Modelo e método de representação política durante o Estado Novo



  1. Instituições políticas
  2. O marco legal
  3. A elite política
  4. O processo decisório
  5. Conclusão
  6. Anexo biográfico

Though this be madness, yet there is method in"t.

Lord Polonius

Hamlet, cena II.

O historiador Thomas Skidmore, no seu estudo clássico sobre a política brasileira no século XX, Politics in Brazil, 1930-1964, insistiu em diferenciar o Estado Novo (1937-1945) dos seus congêneres europeus. Ele lembrou que, ao contrário do fascismo, Getúlio Vargas não organizou nenhum movimento político para legitimar o regime, não fabricou uma ideologia específica, ainda que às vezes o trabalhismo tivesse desempenhado algum papel, e muito menos criou um Partido para o governo. Aliás, todos os partidos políticos foram abolidos em dezembro de 1937. Isso deu origem, segundo Skidmore, a uma estrutura de poder peculiar: uma política sem políticos e um modelo de dominação baseado apenas na capacidade de manipulação e conciliação das facções políticas rivais nos estados. Nas suas próprias palavras: "O sistema "não-político" [sic] do Estado Novo oferecia o veículo perfeito para os seus [de Getúlio Vargas] grandes talentos de conciliação e manipulação, que por sua vez dependiam de contato altamente pessoal, com adversários e aliados"[1].

Até que ponto o maquiavelismo do chefe político poderia garantir a dominação social? Como, tendo controlado os políticos de todas as tendências, fazer política?

Uma solução administrativa para essa questão foi a reinvenção do sistema de Interventorias Federais nos estados. Por meio desse sistema "Vargas pode, nos estados principais, minar os clãs políticos tradicionais e criar, em lugar deles, uma rede de alianças locais de orientação nacional"[2].

Ainda assim restava o problema: o que fazer com os "carcomidos"?

Este artigo trata da instituição que regulou a representação política das elites durante o regime do Estado Novo no Brasil: o Conselho Administrativo. Meu tema aqui é exclusivamente o Conselho Administrativo do Estado de São Paulo[3]órgão auxiliar de governo ao lado da Interventoria Federal no estado.

Criados pelo decreto-lei no. 1.202, de 8 de abril de 1939, os Conselhos Administrativos dos estados, um em cada unidade federativa, eram constituídos por um número variável de quatro a dez integrantes, todos indicados pelo Presidente da República. Dedicavam-se a examinar, aprovar ou rejeitar todos atos dos prefeitos municipais e do Interventor Federal, inclusive o orçamento estadual, fiscalizando sua execução. Na prática, eles deveriam substituir com mais eficiência e neutralidade, conforme se imaginava, as Assembléias Legislativas e as Câmaras Municipais. Desempenhariam também a função informal de "tribunal de contas".
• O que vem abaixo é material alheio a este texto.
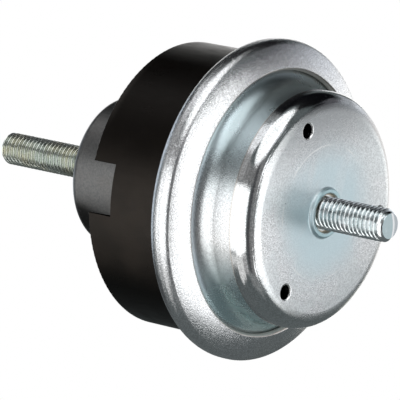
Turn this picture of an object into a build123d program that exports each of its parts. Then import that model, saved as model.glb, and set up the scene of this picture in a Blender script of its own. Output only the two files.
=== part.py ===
from build123d import *
import math
import os

# Hydraulic engine mount, a body of revolution about the X axis.
# The origin is on that axis, in the flat face of the base cup that seats on the bracket.
# +X runs out along the base stud, -X along the engine stud, and +Z is up. Millimetres.

# Overall places along the axis
cup_height = 22.9          # from the ring's datum circle to the face of the cup
body_length = 31.4         # from the ring's datum circle back to the rim of the rubber body
boss_reach = 24.9          # how far the boss stands out of that rim
base_stud_reach = 23.8     # threaded stud in front of the cup's face
engine_stud_reach = 45.0   # threaded stud beyond the end of the boss

# Studs, metric coarse thread of 10 mm, drawn at their full thread diameter
thread_radius = 5.0
stud_chamfer = 1.25
base_stud_head_radius = 10.5
base_stud_head_height = 3.5
base_stud_head_edge = 0.8
press_step = 0.3           # the pressed shanks are this much larger than the thread
engine_stud_grip = 25.0    # length of the shank pressed into the boss
bore_run_out = 2.0         # empty bore behind the engine stud's shank
bore_point_angle = 59.0    # half the angle of the drill point
bore_mouth_chamfer = 0.8

# Base cup, deep drawn, with a flange that is dished back towards the ring
cup_sheet = 1.8
cup_inset = 7.65           # from the side of the rubber body in to the wall of the cup
cup_face_bend = 5.4
cup_foot_bend = 6.0
cup_flange_gap = 1.1       # from the edge of the flange to the ring's inner wall
cup_edge = 0.3
dish_angle = 23.5          # slope of the flange and of the ring's front band
lip_radius = 7.4           # low lip drawn up round the stud
lip_height = 1.2
lip_width = 1.6
lip_root = 0.6
lip_crest = 0.5

# Vent holes in the cup's face
vent_count = 3
vent_radius = 2.25
vent_inset = 8.05          # from the wall of the cup in to the middle of each hole
vent_first_angle = 107.5   # from +Y towards +Z
vent_edge = 0.3

# Crimp ring, one rolled strip that grips the sleeve, the plate, the bellows and the cup
ring_sheet = 1.8
ring_overhang = 5.3        # how far the ring stands out beyond the rubber body
ring_mouth_gap = 1.1       # between the ring's front edge and the bend at the cup's foot
ring_rise = 5.3            # from the datum circle to the front edge
ring_wall = 6.9            # height of the wall, from the band's outer corner to the back face
ring_front_bend = 2.4
ring_back_bend = 4.0
ring_edge = 0.4
throat_gap = 0.3           # ring's back opening round the rubber skin

# Outer sleeve, the steel can inside the rubber
sleeve_sheet = 1.8
sleeve_flange_gap = 0.1    # the flange stops just before the ring's back bend
sleeve_root_bend = 1.4
sleeve_edge = 0.2
sleeve_cover = 12.7        # the rim of rubber reaches this far past the sleeve

# Rubber moulding: outer skin, rim, liner, spring and bump pad
body_radius = 43.1
skin = 1.6
rim_edge_width = 0.7
rim_taper_angle = 15.3     # the inside of the rim widens outwards
rim_rounding = 0.25
liner = 1.7
liner_root = 2.5           # thickness of the liner where the spring starts
liner_root_height = 1.9
liner_rounding = 1.5
pocket_floor_inset = 18.2  # from the rim down to the floor of the pocket
pocket_rounding = 4.0
collar_inset = 2.2         # from the rim down to the rubber's collar on the boss
collar_thickness = 1.0
collar_height = 3.0
collar_rounding = 3.0
collar_edge = 0.4
pad_thickness = 4.0
pad_overhang = 3.0         # how far the bump pad reaches round the foot of the core
pad_rounding = 4.0

# Notch in the rim
notch_width = 15.4
notch_depth = 8.4
notch_angle = 169.7        # middle of the notch, from +Y towards +Z

# Inner core
boss_radius = 22.9
boss_edge = 2.2
core_taper_inset = 4.0     # from the rim down to where the core starts to narrow
core_foot_radius = 13.0
core_shoulder_rounding = 3.0
core_foot_rounding = 3.0
core_foot_height = 11.9    # from the orifice plate up to the foot of the core

# Orifice plate, a flat steel disc clamped in the ring
plate_thickness = 1.2
plate_edge_gap = 0.35      # between its edge and the dished flange of the cup

# Bellows, a thin rubber diaphragm
bellows_thickness = 1.5
bellows_gap = 0.4          # between the bellows and the inside of the cup
bellows_head_gap = 3.6     # between the bellows and the head of the base stud
bead_edge_gap = 1.4        # from the edge of the plate in to the bead
bead_step = 0.5            # the bead ends this far outside the bend of the cup's foot
bead_lap = 2.0             # how far the bead reaches in over the track body's side
bead_edge = 0.2
fold_rounding = 4.5
foot_rounding = 0.8
dome_radius = 11.0
dome_rise = 2.5
dome_rounding = 3.5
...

Meu trabalho consiste na apresentação da composição do Conselho Administrativo do estado de São Paulo ao longo dos nove anos em que ele existiu e da dinâmica burocrática resultante do seu funcionamento entre 1939 e 1947. Na primeira seção do artigo discuto, em termos bastante gerais, a organização política nacional no pós-1930 e a ideologia antiliberal e antiparlamentar que a animou. Na segunda seção, exponho o marco legal que definiu a agenda e os poderes do Conselho Administrativo. Na terceira, refiro os integrantes do conselho paulista e na quarta seção relato a freqüência de suas reuniões e a quantidade de decisões que produziu. Na conclusão, enfatizo a impropriedade de assimilar os Conselhos Administrativos às Assembléias Legislativas.

I. Instituições políticas

Na proclamação que o Presidente Getúlio Vargas fez na noite de 10 de novembro de 1937 "ao povo brasileiro", dando conhecimento da revogação pura e simples da Carta de 1934 e da implantação de uma nova ordem política no País, a passagem mais significativa – e paradoxal – do seu discurso foi a seguinte: "A Constituição hoje promulgada criou uma nova estrutura legal, sem alterar o que se considera substancial nos sistemas de opinião: manteve a forma democrática, o processo representativo e a autonomia dos Estados, dentro das linhas tradicionais de federação orgânica"[4].

Para além do palavrório bacharelesco do discurso redigido a quatro mãos pelo Presidente e pelo Ministro da Justiça e Negócios Interiores, o que a Constituição de 1937 fez foi justamente o oposto do anunciado: revogou a forma democrática de governo, aboliu o processo representativo e pôs fim ao federalismo que havia caracterizado a organização política nacional no período 1889-1930.